Ginormica's fellow inmates include Dr. Cockroach, Ph.D. (Laurie), a half-man/half-cockroach; MacGyver the mad scientist who can craft a computer out of a pizza box and a TV antennae; an underwater-weight-lifting amphibian, aka The Missing Link (Arrested Development's Will Arnett), who is out to prove his machismo; Insectosaurus, an unusually large, easily frightened, silk-spewing grub with a taste for Japanese skyscrapers; and last, but hardly least laughable, The Blob 2.0, known as B.O.B., the unexpected byproduct of a snack food experiment. There's no mistaking Seth Rogen as the voice behind the one-eyed, blue goo.
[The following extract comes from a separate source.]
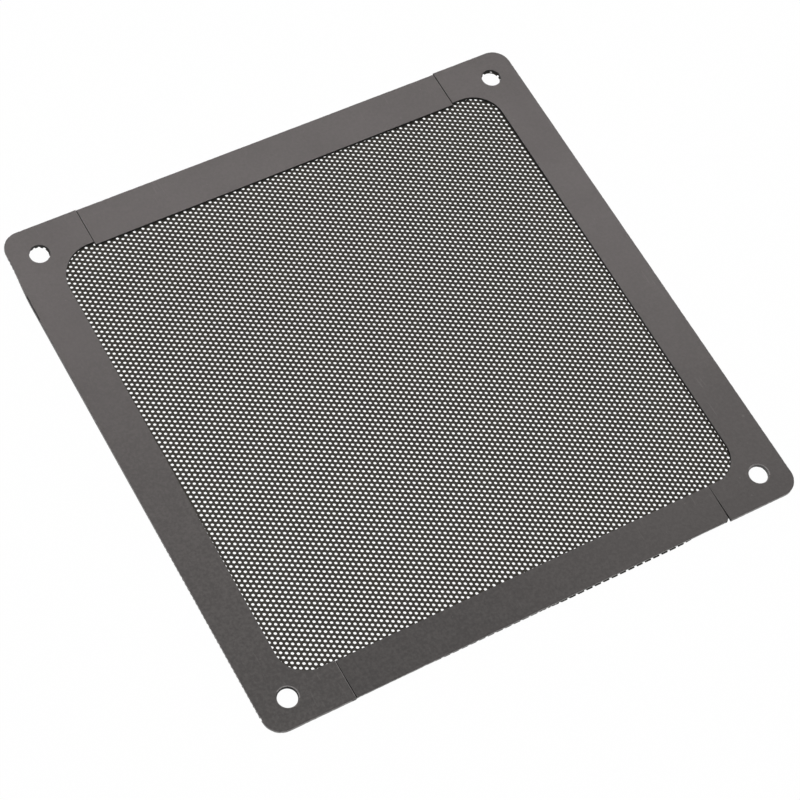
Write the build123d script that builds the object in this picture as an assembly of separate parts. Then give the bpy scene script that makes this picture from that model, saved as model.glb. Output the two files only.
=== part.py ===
from build123d import *
from math import sqrt
import os

# Dust filter for a 140 mm fan: a perforated plastic sheet, with a flat frame of
# four flexible magnetic strips bonded on its upper face.
# Millimetres. The origin is the centre of the sheet's underside, +Z points out of
# the magnetic face, and the two side strips run along Y.

# Screw holes, one in each corner, through the strips and the sheet
hole_spacing = 124.5          # centre to centre, the same along X and along Y
hole_diameter = 4.7
hole_to_edge = 7.5            # from a hole's centre to the outer edge

# Outline of the frame and its window
corner_radius = 4.5
strip_width = 10.0
window_corner_radius = 7.8

# Butt seams between the side strips and the middle strips
arm_reach = 10.0              # from the window's side, along the side strip's arm, to the seam
seam_gap = 0.15
middle_inset = 0.3            # the middle strips lie this much inwards of the side strips' ends

# Thicknesses
sheet_thickness = 0.4
strip_thickness = 0.8

# Perforation: staggered round holes in columns along Y. The sheet has thousands of
# fine holes. They are drawn larger and as many times further apart, so that a few
# columns fill the window, which keeps the stagger and the share of open area.
fine_pitch = 1.3
fine_hole_diameter = 0.8
side_columns = 5              # drawn columns on each side of the middle one
flats_per_hole = 18           # a drawn hole's rim is a regular polygon
plain_border = 0.3            # plain sheet left along the window's edge

outline_side = hole_spacing + 2 * hole_to_edge
window_side = outline_side - 2 * strip_width
seam_x = window_side / 2 - arm_reach
column_spacing = window_side / (2 * side_columns + 1)
enlargement = column_spacing / (fine_pitch * sqrt(3) / 2)


def punched_outline():
    """Rounded square of the outer edge, with the four screw holes."""
    with BuildSketch() as outline:
        RectangleRounded(outline_side, outline_side, corner_radius)
        with GridLocations(hole_spacing, hole_spacing, 2, 2):
            Circle(hole_diameter / 2, mode=Mode.SUBTRACT)
    return outline.sketch


def perforation_centres():
    """Centres of the drawn holes, staggered in columns across the window."""
    pitch = enlargement * fine_pitch
    rows = int(window_side / 2 / pitch) + 1
    centres = []
    for column in range(-side_columns, side_columns + 1):
        stagger = pitch / 2 if column % 2 else 0
        for row in range(-rows, rows + 1):
            y = row * pitch + stagger
            if abs(y) < window_side / 2:
                centres.append((column * column_spacing, y))
    return centres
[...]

The monstrous misfits are doomed to spend life sequestered from society until an alien, the sarcastically eee-vil squid-thing Gallaxhar (The Office's Dwight) threatens to enslave Earth. Gallaxhar is a diva extraterrestrial that proclaims his conquest is "nothing personal" with the insincerity of a downsizing corporation. U.S. General W. R. Monger (Kiefer Sutherland) convinces bubble-headed liberal President Hathaway (Stephen Colbert), whose coffee-dispenser button is identical to and next to the nuclear launch button, that monsters are the solution to the alien menace. Susan and her strange posse must save the world.
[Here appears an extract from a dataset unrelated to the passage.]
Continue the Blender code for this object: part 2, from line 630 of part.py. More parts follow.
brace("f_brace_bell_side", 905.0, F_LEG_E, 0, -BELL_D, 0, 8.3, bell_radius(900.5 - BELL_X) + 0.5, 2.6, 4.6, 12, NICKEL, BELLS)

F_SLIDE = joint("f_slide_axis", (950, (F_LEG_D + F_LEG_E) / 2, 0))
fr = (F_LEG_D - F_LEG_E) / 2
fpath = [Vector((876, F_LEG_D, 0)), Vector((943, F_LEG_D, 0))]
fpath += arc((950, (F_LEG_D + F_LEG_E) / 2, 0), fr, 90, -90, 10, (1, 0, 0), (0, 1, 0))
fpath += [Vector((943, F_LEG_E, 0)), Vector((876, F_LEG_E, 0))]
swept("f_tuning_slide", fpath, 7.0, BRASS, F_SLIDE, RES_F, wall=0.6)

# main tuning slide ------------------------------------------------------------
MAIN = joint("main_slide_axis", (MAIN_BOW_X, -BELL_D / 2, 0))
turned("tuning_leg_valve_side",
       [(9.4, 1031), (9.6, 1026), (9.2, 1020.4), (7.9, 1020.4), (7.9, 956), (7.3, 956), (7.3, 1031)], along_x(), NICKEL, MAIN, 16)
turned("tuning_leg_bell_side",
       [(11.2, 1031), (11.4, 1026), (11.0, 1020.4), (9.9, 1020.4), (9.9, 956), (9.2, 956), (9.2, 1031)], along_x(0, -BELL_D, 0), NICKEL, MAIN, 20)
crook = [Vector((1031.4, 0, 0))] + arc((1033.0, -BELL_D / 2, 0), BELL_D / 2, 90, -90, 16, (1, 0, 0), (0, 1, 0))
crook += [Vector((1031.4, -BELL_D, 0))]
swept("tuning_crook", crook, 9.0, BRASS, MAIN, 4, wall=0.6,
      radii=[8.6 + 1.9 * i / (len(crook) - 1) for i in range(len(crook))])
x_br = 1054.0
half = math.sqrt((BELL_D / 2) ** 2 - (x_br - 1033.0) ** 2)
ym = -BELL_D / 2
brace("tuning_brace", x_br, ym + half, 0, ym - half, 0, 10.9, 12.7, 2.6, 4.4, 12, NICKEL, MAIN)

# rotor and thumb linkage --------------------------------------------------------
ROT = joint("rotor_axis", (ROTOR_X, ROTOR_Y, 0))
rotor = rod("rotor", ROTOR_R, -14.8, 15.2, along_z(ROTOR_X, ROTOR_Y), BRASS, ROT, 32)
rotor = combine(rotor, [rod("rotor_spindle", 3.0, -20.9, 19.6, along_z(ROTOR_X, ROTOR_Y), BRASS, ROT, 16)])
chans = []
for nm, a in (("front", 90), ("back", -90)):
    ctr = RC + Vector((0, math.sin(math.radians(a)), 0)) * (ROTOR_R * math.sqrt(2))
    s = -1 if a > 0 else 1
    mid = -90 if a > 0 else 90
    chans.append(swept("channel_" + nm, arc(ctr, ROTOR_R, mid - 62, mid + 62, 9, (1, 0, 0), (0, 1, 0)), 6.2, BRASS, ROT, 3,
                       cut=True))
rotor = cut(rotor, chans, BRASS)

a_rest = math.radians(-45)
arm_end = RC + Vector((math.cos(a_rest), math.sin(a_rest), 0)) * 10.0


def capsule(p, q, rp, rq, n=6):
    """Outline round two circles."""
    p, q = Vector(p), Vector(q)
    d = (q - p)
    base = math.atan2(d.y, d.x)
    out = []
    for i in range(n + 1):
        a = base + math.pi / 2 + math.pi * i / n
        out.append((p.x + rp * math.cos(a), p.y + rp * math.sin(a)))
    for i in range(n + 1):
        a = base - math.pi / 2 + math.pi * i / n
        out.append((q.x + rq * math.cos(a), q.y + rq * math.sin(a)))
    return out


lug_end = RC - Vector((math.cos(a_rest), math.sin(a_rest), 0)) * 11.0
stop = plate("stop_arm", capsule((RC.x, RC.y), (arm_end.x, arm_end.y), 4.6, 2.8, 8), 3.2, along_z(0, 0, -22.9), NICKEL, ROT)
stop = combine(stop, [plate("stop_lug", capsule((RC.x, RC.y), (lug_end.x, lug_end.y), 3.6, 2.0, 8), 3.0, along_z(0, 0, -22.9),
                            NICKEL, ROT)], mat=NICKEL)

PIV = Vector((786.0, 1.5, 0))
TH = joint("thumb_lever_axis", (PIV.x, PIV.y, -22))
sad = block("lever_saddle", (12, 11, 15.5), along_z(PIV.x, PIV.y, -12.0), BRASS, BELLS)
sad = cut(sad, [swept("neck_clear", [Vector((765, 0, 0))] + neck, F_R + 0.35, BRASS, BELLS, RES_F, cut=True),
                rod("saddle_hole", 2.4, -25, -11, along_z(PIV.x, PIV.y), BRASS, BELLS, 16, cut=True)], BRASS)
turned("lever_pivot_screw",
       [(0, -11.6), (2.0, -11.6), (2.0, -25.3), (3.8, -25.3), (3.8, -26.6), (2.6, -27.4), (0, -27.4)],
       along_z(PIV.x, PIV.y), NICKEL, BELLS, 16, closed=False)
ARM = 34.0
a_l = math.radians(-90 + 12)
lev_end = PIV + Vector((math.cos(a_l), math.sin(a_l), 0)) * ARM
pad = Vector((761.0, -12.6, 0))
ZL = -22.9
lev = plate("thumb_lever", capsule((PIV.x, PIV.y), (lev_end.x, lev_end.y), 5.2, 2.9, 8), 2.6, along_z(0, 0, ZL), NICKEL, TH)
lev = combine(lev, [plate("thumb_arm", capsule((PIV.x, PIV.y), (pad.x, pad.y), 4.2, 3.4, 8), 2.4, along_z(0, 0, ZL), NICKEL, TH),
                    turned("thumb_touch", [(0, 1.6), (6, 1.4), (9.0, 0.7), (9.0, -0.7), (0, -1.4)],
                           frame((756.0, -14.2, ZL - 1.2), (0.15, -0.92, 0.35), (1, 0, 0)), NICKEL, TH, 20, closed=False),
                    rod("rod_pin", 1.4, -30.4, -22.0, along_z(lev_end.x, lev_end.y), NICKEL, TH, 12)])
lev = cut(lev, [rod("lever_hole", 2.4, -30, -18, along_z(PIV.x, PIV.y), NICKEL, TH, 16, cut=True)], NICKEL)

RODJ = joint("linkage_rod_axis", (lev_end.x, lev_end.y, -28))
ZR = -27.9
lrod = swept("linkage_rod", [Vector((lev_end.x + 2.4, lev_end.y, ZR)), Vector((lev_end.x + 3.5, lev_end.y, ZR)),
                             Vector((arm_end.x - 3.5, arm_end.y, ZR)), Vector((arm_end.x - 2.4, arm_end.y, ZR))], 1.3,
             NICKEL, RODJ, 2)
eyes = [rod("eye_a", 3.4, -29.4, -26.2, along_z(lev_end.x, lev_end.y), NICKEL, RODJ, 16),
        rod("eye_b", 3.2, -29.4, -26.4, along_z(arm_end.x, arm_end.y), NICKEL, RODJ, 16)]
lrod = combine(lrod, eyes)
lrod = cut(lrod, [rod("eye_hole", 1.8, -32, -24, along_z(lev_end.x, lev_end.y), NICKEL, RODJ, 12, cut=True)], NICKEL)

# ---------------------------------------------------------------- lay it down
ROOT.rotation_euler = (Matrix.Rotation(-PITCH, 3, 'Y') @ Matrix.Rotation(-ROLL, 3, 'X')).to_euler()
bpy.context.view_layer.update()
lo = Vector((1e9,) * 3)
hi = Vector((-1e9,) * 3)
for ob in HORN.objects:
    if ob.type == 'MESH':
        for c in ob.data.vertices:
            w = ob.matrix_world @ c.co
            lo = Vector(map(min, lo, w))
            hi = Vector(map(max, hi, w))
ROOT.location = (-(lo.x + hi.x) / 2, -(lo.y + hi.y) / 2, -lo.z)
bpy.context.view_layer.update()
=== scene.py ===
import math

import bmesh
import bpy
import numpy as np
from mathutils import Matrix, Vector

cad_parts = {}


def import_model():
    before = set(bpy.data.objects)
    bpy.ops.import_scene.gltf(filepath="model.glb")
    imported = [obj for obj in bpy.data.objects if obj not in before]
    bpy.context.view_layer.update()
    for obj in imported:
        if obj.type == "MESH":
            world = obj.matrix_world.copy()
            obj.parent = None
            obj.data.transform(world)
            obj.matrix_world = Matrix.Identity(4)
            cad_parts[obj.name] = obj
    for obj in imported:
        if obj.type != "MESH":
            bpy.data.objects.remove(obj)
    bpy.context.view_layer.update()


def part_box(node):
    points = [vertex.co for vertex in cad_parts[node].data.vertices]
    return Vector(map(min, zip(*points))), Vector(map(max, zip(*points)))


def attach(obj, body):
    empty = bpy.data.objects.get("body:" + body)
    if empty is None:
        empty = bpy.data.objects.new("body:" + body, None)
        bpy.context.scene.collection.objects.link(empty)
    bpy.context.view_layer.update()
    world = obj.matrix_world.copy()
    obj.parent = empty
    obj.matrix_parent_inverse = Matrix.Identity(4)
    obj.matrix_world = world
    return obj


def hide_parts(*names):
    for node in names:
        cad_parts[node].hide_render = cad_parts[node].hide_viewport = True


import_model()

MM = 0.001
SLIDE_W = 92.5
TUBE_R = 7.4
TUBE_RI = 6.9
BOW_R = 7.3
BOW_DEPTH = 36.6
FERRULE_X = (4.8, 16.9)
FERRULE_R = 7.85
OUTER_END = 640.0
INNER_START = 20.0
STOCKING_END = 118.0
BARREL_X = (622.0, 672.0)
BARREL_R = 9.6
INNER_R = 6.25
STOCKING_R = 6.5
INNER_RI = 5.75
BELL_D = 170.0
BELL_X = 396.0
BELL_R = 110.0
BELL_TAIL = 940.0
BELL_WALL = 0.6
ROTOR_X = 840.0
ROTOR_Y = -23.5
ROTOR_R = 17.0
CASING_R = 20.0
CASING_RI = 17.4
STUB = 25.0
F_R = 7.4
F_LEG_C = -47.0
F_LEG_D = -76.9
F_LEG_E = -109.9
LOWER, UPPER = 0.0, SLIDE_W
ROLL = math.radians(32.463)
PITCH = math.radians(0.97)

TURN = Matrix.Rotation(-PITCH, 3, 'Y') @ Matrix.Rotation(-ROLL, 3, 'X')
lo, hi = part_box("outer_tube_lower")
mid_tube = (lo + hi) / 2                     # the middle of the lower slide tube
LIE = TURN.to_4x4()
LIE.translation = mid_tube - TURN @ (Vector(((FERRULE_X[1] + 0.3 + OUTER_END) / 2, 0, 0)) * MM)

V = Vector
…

It's truly a Frosted Mini-Wheats family film, with cute, colorful, ready-to-merchandise monsters-and-aliens frosting for little folks on one side, and a hearty comic crunch for big folks on the other. There are plenty of political idiocy spoofs and kooky homages to sci-fi classics: Think riffs on Al Gore, Herbie Hancock and missiles that read "E.T. Go Home." Not to mention the stoner clueless-ness of the movie's comedy MVP, B.O.B., is adorable. (Of course B.O.B.'s not high, but what Rogen inhaled or didn't inhale in the studio is another matter.) When blob-Rogen chatted up a tub of lime Jell-O, or whenever he merely giggled, "hehehehhehe," I wanted to rush home and order my own stuffed B.O.B.

When the war's finally over, you may not experience a WALL-E cry-fest of emotional catharsis, or see animation that tops that of other recent animated 3-D films (like Coraline), but Monsters vs. Aliens' chuckle-inducing brand of cinematic brain candy is a worthwhile indulgence.